WILHELM KOLB E GHEORGHI PLEKHANOV

(Sotsial-Demokrat, n. 51, 29 febbraio 1916.)

 

L’opuscolo del sincero opportunista tedesco Wilhelm Kolb, La socialdemocrazia al bivio (Karlsruhe, 1915), è uscito proprio al momento opportuno, dopo la raccolta di Plekhanov, La guerra. Il kautskiano Rudolf Hilferding sulla Neue Zeit risponde a Kolb in modo molto debole, tacendo ciò che è essenziale e piagnucolando per la giusta affermazione di Kolb, secondo cui l’unità dei socialdemocratici tedeschi esiste ora soltanto in modo “puramente formale”.

A coloro che vogliono riflettere seriamente sul significato del fallimento della II Internazionale si può raccomandare di mettere a confronto le posizioni ideologiche di Kolb e quelle di Plekhanov. Tutti e due (come Kautsky) sono d’accordo nell’essenziale, cioè nel negare e nel deridere l’idea di azioni rivoluzionarie in legame con l’attuale guerra; tutti e due accusano i socialdemocratici rivoluzionari di “disfattismo”, impiegando il termine prediletto dei plekhanoviani. Plekhanov, considerando “ridicola chimera” l’idea della rivoluzione in legame con la guerra attuale, tuona contro la “fraseologia rivoluzionaria”. Kolb maledice di sfuggita la “frase rivoluzionaria”, la “fantasticheria rivoluzionaria”, i “radicalucci (Radikalinski) isterici”, il “settarismo ”, ecc. Kolb e Plekhanov sono d’accordo nell’essenziale, sono tutti e due contro la rivoluzione. Il fatto che Kolb sia in generale contro la rivoluzione, e Plekhanov e Kautsky “in generale per” la rivoluzione, non costituisce che una differenza di sfumature, di parole: in realtà Plekhanov e Kautsky sono dei tirapiedi di Kolb.

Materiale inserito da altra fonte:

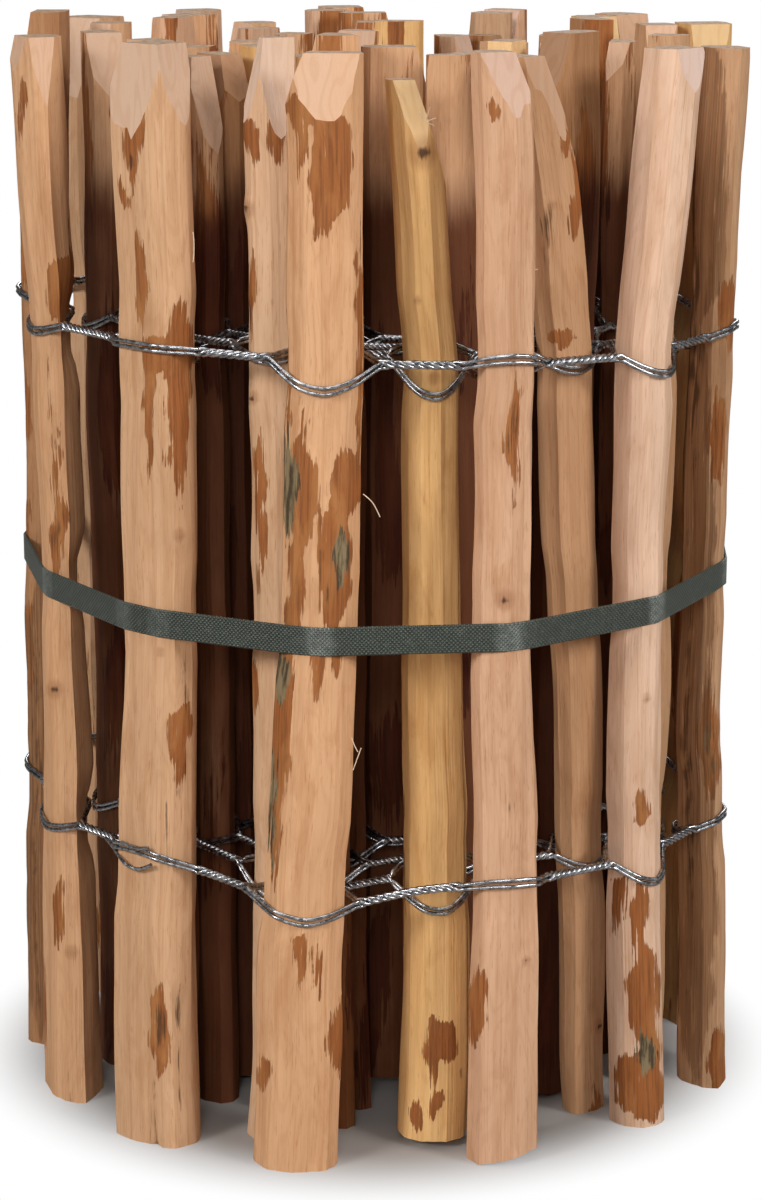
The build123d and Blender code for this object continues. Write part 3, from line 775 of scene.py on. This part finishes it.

Kolb è più onesto, non nel senso personale, ma nel senso politico, cioè la coerenza della sua posizione non genera in lui ipocrisia. Perciò egli non ha paura di ammettere la verità, cioè che tutta l’Internazionale, secondo lui, peccava di “fantasticheria rivoluzionari”, lanciava “minacce” (minacce di rivoluzione, signori Plekhanov e Kautsky) a proposito della guerra. Kolb ha ragione: è assurdo “negare in linea di principio” la società capitalistica dopo che i partiti socialdemocratici europei si sono schierati in sua difesa nel momento in cui lo Stato capitalista faceva acqua da tutte le parti, quando “la sua stessa esistenza diventava problematica”. Questo riconoscimento della situazione rivoluzionaria oggettiva è una verità.

“Questa tattica [dei sostenitori di Liebknecht] - scrive Kolb avrebbe portato al punto di ebollizione la lotta intestina nella nazione tedesca e, con ciò stesso, al suo indebolimento politico”... a vantaggio e per le vittorie “dell’imperialismo della Triplice intesa”!! Eccovi il punto cruciale dei fulmini opportunistici lanciati contro il “disfattismo”!!

Qui sta veramente il perno dell’intera questione. La “lotta intestina portata al punto di ebollizione” è per l’appunto la guerra civile. Kolb ha ragione di dire che la tattica della sinistra porta a ciò; ha ragione di dire che essa significa l’" indebolimento militare” della Germania, cioè il desiderio di contribuire alla sua disfatta, che essa significa disfattismo. Kolb ha torto soltanto - soltanto! - quando non vuol vedere il carattere internazionale di questa tattica della sinistra. In tutti i paesi belligeranti è possibile “portare la lotta intestina al punto di ebollizione”, “indebolire la potenza militare” della borghesia imperialistica e trasformare (per questo, in connessione con questo, attraverso questo) la guerra imperialistica in guerra civile. In ciò sta il perno della questione. Ringraziamo Kolb per i suoi utili auguri, le sue ammissioni e illustrazioni: quando è il nemico più coerente, onesto e aperto della rivoluzione che ce li fornisce, ciò è particolarmente utile per smascherare di fronte agli operai l’abbietta ipocrisia e la vergognosa mancanza di carattere dei Plekhanov e dei Kautsky.